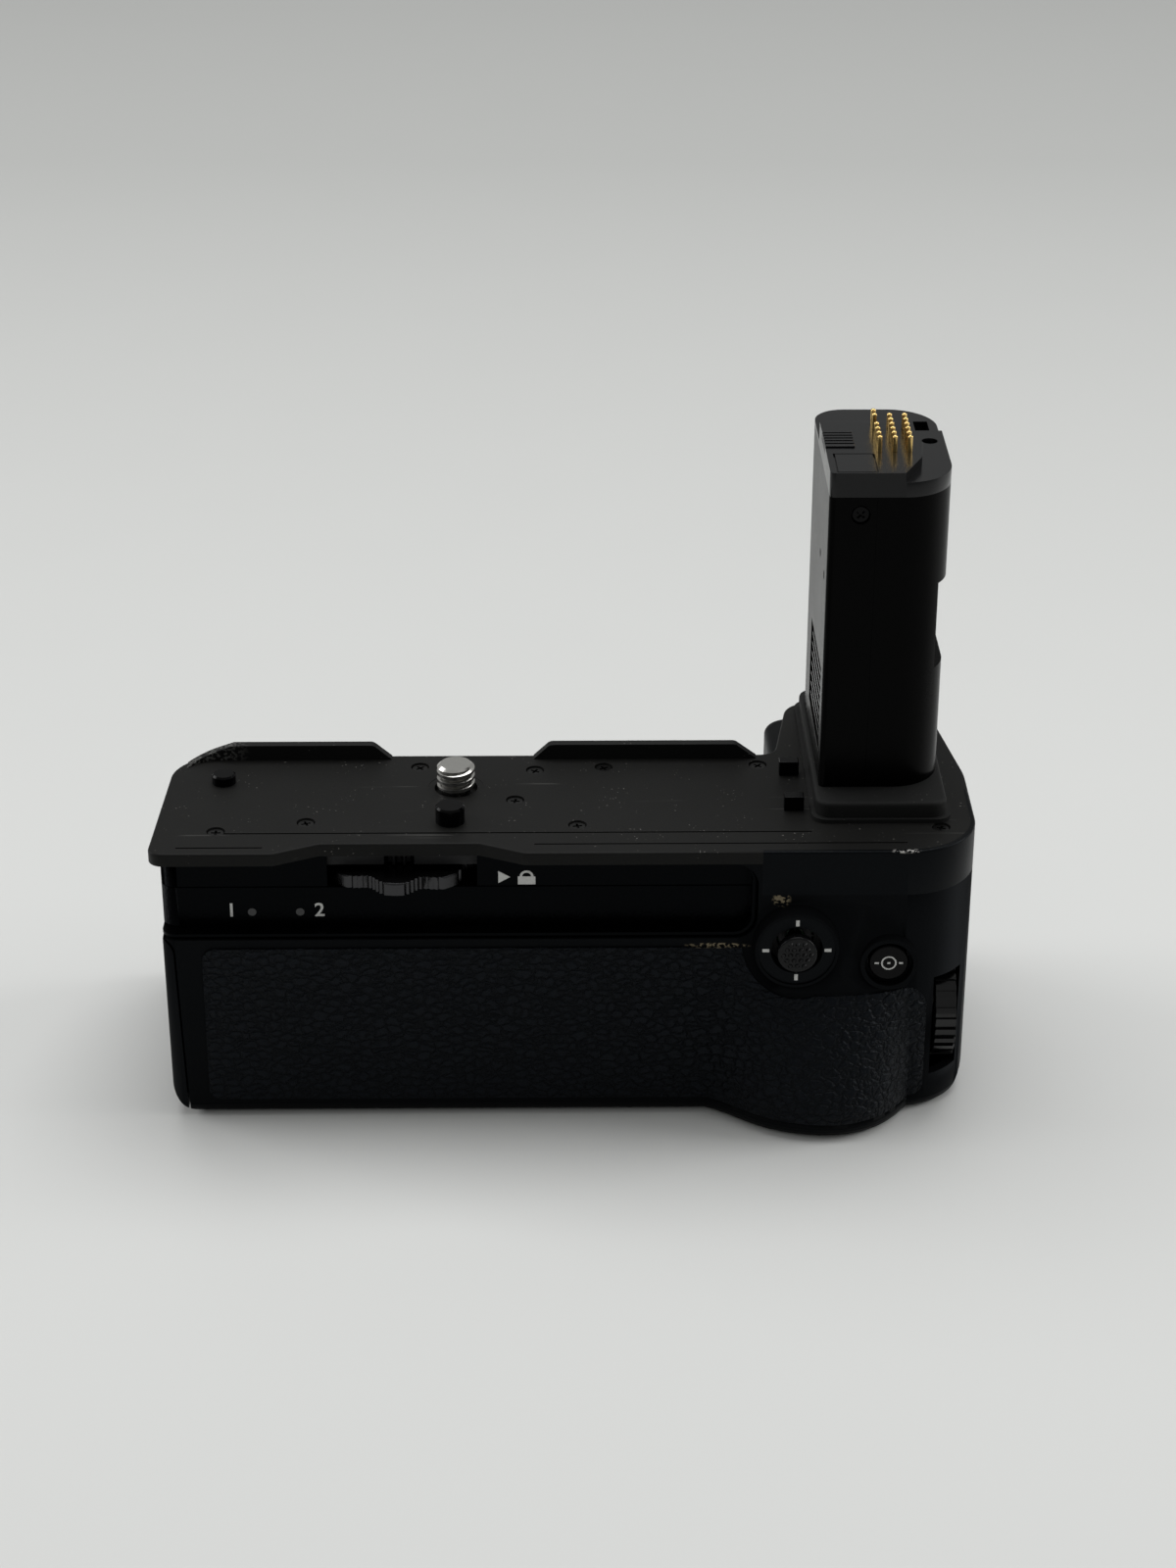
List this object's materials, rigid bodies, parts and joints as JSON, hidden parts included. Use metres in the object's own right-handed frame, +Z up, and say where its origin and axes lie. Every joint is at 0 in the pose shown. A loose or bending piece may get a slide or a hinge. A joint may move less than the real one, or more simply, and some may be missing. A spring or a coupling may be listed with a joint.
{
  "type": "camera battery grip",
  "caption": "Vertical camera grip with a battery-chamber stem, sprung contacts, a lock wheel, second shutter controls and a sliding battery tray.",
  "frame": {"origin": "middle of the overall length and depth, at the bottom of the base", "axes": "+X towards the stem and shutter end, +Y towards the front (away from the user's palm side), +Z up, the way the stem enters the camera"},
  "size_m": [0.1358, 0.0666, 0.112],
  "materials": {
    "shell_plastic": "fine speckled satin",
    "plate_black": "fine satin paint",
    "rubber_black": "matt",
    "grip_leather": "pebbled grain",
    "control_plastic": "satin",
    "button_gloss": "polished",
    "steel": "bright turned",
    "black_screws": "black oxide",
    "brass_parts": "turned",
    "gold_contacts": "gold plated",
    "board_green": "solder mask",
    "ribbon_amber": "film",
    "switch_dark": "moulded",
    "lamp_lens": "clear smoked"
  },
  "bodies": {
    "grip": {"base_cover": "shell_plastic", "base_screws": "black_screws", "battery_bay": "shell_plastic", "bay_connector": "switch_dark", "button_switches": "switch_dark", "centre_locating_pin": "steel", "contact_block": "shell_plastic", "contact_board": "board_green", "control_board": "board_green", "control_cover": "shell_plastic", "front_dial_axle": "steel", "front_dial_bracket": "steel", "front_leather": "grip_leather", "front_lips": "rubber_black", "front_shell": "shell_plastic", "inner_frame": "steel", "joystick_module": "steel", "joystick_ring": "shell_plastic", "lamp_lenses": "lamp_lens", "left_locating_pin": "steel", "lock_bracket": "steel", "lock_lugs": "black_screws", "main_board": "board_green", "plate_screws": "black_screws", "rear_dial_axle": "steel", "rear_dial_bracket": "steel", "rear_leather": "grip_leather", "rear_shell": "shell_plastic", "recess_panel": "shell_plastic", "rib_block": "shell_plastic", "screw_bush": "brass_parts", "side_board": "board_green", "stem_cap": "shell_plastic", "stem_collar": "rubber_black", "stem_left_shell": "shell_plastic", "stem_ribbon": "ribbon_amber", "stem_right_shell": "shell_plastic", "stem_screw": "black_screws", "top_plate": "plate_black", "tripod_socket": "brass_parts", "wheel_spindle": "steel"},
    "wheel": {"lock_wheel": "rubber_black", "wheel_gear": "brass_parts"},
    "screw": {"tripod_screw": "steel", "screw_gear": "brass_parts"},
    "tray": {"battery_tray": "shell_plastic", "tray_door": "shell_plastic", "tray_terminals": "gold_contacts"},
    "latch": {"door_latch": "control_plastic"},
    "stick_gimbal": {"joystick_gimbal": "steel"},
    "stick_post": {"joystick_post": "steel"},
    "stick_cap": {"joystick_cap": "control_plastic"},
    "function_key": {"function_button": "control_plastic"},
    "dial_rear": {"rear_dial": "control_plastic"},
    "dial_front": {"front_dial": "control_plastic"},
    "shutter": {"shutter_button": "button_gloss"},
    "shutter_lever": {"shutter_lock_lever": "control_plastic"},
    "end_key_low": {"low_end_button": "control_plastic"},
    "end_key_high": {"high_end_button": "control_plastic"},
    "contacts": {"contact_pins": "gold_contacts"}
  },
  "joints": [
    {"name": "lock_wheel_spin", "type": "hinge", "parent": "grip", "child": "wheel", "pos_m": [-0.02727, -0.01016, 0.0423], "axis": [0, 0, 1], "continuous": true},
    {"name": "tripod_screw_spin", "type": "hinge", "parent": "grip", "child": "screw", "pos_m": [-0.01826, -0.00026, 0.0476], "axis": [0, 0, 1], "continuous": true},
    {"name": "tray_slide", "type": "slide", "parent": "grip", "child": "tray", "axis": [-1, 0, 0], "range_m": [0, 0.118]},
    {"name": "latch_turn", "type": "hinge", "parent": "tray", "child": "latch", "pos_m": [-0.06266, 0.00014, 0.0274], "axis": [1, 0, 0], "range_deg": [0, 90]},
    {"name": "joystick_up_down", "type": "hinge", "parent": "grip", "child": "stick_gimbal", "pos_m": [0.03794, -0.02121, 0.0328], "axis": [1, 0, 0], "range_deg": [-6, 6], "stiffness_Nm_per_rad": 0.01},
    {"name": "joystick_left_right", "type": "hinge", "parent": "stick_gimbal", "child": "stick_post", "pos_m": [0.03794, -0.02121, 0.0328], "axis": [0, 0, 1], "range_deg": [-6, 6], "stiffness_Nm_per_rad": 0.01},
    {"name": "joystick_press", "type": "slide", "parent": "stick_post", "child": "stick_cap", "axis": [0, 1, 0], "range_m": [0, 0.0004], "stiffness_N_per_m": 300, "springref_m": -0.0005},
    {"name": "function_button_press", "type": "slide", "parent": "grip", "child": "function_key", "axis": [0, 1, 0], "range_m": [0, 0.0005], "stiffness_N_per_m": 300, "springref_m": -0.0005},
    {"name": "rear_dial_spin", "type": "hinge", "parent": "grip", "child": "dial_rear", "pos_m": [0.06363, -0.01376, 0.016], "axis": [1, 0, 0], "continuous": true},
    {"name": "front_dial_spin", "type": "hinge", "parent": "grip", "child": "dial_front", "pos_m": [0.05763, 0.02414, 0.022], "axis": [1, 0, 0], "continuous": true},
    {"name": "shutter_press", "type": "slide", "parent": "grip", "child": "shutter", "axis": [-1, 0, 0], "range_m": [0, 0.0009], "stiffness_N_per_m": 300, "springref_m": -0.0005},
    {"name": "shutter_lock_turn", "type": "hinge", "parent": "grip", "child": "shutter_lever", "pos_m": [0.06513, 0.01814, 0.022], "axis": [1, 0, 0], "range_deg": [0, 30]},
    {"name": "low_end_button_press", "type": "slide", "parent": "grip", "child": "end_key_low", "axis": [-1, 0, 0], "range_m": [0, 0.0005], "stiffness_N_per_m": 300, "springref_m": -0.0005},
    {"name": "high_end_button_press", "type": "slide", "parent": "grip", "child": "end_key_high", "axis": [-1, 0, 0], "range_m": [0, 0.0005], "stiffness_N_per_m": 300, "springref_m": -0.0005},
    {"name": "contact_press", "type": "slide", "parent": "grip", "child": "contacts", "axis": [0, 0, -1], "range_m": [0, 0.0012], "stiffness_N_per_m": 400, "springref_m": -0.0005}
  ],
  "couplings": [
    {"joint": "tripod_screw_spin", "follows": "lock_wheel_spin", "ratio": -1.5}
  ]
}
--
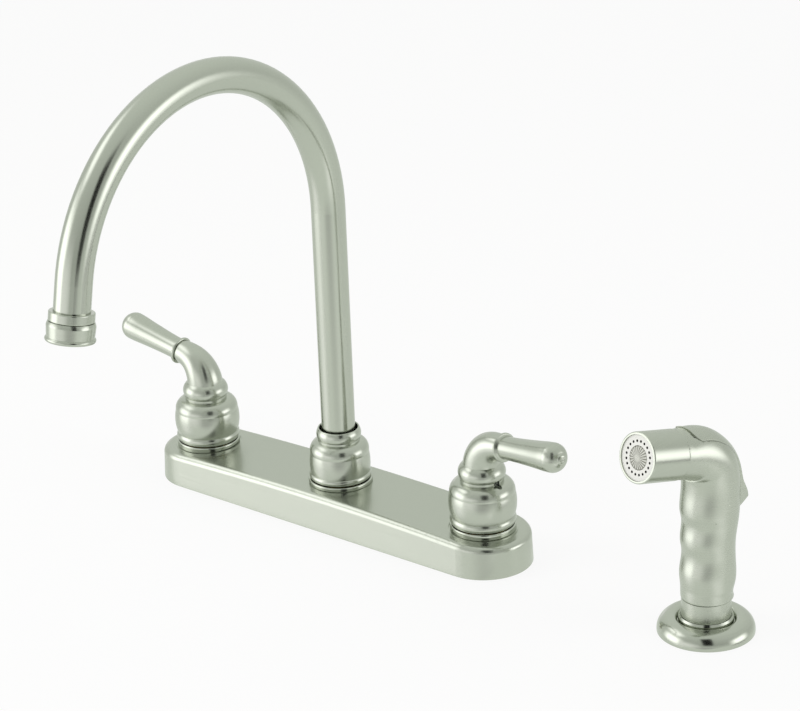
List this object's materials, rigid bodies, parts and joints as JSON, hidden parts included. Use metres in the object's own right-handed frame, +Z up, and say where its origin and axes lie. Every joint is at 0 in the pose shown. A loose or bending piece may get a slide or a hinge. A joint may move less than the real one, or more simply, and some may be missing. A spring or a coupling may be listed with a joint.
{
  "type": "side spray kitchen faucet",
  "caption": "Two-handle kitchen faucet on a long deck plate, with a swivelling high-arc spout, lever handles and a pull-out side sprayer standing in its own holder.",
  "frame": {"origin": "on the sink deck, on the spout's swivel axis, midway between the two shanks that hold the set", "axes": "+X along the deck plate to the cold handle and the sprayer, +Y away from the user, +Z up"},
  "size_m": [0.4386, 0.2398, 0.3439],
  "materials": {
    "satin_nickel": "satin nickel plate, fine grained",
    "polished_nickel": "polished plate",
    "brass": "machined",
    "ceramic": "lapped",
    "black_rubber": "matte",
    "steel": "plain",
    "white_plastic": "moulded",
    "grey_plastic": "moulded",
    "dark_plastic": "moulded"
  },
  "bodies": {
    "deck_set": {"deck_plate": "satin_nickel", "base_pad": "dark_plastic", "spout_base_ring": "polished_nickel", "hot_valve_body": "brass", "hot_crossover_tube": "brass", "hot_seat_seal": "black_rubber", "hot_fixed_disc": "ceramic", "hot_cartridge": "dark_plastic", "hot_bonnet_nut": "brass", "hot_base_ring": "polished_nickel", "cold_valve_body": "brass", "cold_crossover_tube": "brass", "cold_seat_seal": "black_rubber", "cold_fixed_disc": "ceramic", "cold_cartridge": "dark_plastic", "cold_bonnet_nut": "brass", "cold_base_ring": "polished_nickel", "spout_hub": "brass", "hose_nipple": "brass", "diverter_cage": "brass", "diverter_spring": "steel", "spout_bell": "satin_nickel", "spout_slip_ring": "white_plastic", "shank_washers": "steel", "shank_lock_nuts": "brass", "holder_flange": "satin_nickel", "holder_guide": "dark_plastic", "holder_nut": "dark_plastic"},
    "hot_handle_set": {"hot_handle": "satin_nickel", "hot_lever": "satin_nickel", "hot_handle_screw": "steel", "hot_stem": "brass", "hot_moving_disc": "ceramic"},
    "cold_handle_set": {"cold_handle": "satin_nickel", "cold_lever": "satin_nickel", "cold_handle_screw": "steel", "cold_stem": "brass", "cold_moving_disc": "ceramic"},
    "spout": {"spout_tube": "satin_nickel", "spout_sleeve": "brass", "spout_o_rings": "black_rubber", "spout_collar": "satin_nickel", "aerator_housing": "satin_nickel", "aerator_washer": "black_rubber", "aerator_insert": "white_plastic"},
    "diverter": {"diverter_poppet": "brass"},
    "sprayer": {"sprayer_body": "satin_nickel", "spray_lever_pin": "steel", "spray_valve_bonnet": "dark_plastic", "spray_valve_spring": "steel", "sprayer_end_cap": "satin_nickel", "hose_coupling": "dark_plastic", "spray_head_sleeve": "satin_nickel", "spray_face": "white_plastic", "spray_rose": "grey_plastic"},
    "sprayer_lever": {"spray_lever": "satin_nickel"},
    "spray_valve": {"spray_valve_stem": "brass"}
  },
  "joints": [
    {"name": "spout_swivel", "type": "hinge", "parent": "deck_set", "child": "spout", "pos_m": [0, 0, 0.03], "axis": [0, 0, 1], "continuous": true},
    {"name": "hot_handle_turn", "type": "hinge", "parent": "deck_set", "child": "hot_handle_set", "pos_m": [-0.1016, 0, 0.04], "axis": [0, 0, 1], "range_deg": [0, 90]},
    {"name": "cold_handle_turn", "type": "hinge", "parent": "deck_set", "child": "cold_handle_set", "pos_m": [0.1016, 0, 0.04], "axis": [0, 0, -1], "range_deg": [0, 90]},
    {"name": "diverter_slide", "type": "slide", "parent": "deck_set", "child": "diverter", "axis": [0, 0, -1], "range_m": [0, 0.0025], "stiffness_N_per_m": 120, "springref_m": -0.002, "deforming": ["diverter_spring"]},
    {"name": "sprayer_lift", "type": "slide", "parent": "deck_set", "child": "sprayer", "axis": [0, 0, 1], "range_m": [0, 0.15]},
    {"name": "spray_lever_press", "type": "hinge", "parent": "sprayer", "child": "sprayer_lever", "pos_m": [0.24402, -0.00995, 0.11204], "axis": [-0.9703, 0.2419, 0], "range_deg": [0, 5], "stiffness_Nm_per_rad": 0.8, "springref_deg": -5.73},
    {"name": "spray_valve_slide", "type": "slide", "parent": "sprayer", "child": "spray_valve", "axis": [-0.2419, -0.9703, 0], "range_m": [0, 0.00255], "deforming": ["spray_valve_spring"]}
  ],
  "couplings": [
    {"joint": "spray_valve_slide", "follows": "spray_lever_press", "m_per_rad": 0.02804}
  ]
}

■ Problem requirements ■
Copy each line of the preceding data that contains the string "origin".

■ Task response ■
List this object's materials, rigid bodies, parts and joints as JSON, hidden parts included. Use metres in the object's own right-handed frame, +Z up, and say where its origin and axes lie. Every joint is at 0 in the pose shown. A loose or bending piece may get a slide or a hinge. A joint may move less than the real one, or more simply, and some may be missing. A spring or a coupling may be listed with a joint.
  "frame": {"origin": "middle of the overall length and depth, at the bottom of the base", "axes": "+X towards the stem and shutter end, +Y towards the front (away from the user's palm side), +Z up, the way the stem enters the camera"},
List this object's materials, rigid bodies, parts and joints as JSON, hidden parts included. Use metres in the object's own right-handed frame, +Z up, and say where its origin and axes lie. Every joint is at 0 in the pose shown. A loose or bending piece may get a slide or a hinge. A joint may move less than the real one, or more simply, and some may be missing. A spring or a coupling may be listed with a joint.
  "frame": {"origin": "on the sink deck, on the spout's swivel axis, midway between the two shanks that hold the set", "axes": "+X along the deck plate to the cold handle and the sprayer, +Y away from the user, +Z up"},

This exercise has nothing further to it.